• **Task goal**
Take the data below and extract the lines from the one with "Keep writing the" to the one with "node tree of", inclusive, exactly as written.

• **Supplied records**
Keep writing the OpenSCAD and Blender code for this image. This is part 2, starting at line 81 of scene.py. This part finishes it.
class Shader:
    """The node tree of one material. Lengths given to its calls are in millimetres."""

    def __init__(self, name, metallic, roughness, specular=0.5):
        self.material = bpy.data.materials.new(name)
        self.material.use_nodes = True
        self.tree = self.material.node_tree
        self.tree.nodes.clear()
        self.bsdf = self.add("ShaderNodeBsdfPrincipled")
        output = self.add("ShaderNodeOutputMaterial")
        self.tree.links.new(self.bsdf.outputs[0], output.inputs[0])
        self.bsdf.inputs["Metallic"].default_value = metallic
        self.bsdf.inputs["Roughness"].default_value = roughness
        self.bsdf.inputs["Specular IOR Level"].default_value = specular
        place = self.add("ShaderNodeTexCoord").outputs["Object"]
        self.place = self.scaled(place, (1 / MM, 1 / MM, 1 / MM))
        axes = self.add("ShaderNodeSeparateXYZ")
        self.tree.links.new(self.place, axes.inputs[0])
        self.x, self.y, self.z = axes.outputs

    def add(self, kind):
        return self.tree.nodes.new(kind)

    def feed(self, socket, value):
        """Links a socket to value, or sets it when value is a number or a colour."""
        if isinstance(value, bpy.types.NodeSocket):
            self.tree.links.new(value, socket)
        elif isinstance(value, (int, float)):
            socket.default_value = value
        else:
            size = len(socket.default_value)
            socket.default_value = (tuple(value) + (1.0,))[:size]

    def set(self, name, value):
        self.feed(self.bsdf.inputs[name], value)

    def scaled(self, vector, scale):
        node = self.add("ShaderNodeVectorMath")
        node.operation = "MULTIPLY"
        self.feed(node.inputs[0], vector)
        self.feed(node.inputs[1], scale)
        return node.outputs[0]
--
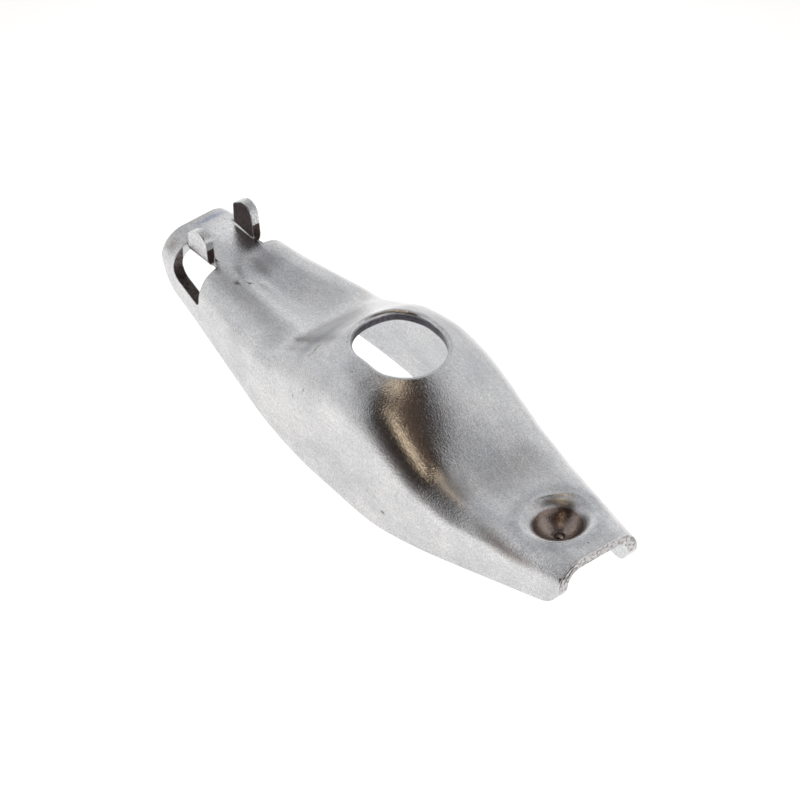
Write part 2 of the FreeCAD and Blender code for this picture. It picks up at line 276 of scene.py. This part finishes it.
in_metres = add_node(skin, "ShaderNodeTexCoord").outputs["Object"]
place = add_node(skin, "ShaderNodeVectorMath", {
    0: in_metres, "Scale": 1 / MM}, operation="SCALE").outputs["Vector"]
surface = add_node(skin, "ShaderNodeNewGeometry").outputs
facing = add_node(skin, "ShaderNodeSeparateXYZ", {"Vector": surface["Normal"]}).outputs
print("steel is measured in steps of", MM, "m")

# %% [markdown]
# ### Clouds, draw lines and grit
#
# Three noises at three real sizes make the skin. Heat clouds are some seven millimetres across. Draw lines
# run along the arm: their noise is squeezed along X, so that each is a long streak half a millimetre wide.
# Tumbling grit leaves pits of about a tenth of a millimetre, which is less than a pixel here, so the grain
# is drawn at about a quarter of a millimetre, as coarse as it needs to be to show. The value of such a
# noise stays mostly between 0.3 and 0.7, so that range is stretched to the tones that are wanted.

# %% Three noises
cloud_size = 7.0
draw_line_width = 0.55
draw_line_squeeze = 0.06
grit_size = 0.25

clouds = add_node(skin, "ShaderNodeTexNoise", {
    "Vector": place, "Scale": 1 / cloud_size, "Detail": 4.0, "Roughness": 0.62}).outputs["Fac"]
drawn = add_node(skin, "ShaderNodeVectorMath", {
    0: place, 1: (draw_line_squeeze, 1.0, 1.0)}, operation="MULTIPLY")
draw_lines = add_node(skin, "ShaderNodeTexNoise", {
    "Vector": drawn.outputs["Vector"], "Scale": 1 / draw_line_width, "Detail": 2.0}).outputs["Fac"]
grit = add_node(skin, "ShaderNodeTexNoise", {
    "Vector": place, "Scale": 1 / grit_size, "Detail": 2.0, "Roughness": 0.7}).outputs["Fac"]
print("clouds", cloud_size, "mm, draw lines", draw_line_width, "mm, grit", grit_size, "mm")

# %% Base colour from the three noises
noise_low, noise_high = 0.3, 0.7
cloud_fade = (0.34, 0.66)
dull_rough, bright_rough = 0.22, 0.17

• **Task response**
Keep writing the OpenSCAD and Blender code for this image. This is part 2, starting at line 81 of scene.py. This part finishes it.
class Shader:
    """The node tree of one material. Lengths given to its calls are in millimetres."""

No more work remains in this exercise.